Zimbabwean President Robert Mugabe blasted South Africa and Nigeria at the African Union summit, saying Africa would never agree to them getting permanent seats on the UN Security Council. Picture: Elmond Jiyane, Department of Communications.
Johannesburg – Zimbabwean President Robert Mugabe blasted South Africa and Nigeria at the African Union summit this weekend, saying Africa would never agree to them getting permanent seats on the UN Security Council.
They had betrayed the continent which could never trust them, sources reported him as saying.
Mugabe intervened in a meeting of the so-called “Committee of 10” at the summit on Saturday which was discussing possible amendments to the “Ezulwini Consensus” which stated Africa’s position on reform of the UN Security Council.
The 2005 Ezulwini Consensus was that Africa should demand at least two permanent and five non-permanent seats on the council as part of the protracted, wider reform to make it more representative of the world.
The consensus also demanded that the two permanent seats should come with the same veto powers as were enjoyed by the five current permanent members, the US, UK, China, Russia and France.
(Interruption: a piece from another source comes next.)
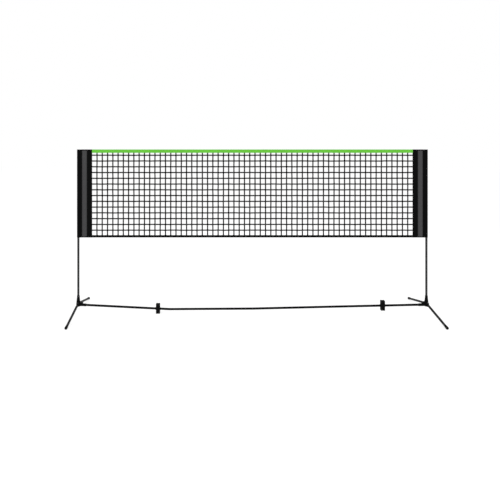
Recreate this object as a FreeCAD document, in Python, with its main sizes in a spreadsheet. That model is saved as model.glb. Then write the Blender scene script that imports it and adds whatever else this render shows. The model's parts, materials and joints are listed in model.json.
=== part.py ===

This demand for vetoes had effectively stymied Africa’s chances of reforming the council. And so the South African government was calling for Africa to adopt a more flexible approach by dropping the veto demand.
This was what the so-called G4 group of nations – Germany, Japan, India and Brazil – who were also seeking permanent seats on the council had done, as a tactical manoeuvre to try to diminish resistance to their bid.
Last year South African President Jacob Zuma said: “Africa needs to compromise – not reiterate fixed positions as it has done for the past nine years.”
And he organised a retreat of African Foreign Ministers in February 2014 to review the Ezulwini Consensus.
South Africa also intended to raise it in the Committee of 10 meeting here on Saturday. The Committee of 10 was appointed by the AU many years ago to pursue the UN Security Council reform.
But one regional official who was in the meeting said he believed that Mugabe’s attack on South Africa and Nigeria had seriously damaged South Africa’s case for reviewing the Ezulwini Consensus.
The official said Mugabe had not mentioned the two countries by name.
But it was clear to all in the room who he was referring to as he referred to African governments who had been on the UN Security Council when Resolution 1973 on Libya was adopted in 2011.
South Africa and Nigeria were both on the council at the time, occupying two of the ten, non-permanent, two-year seats. South Africa’s vote for Resolution 1973 was highly controversial even within South Africa.
But the South African government justified it on the grounds that a foreign military intervention was necessary to prevent Gaddafi’s forces slaughtering his opponents in their Benghazi stronghold, as he threatened to do.
Pretoria later condemned the Nato-led military coalition for going beyond the mandate which was to protect civilians, by helping rebels overthrow Gaddafi.
But South Africa suspects that countries like Zimbabwe are avoiding review of the Ezulwini Consensus and insisting on a hardline, maximalist position on UN Security Council reform because they don’t want bigger African countries like South Africa and Nigeria to get permanent seats on the council.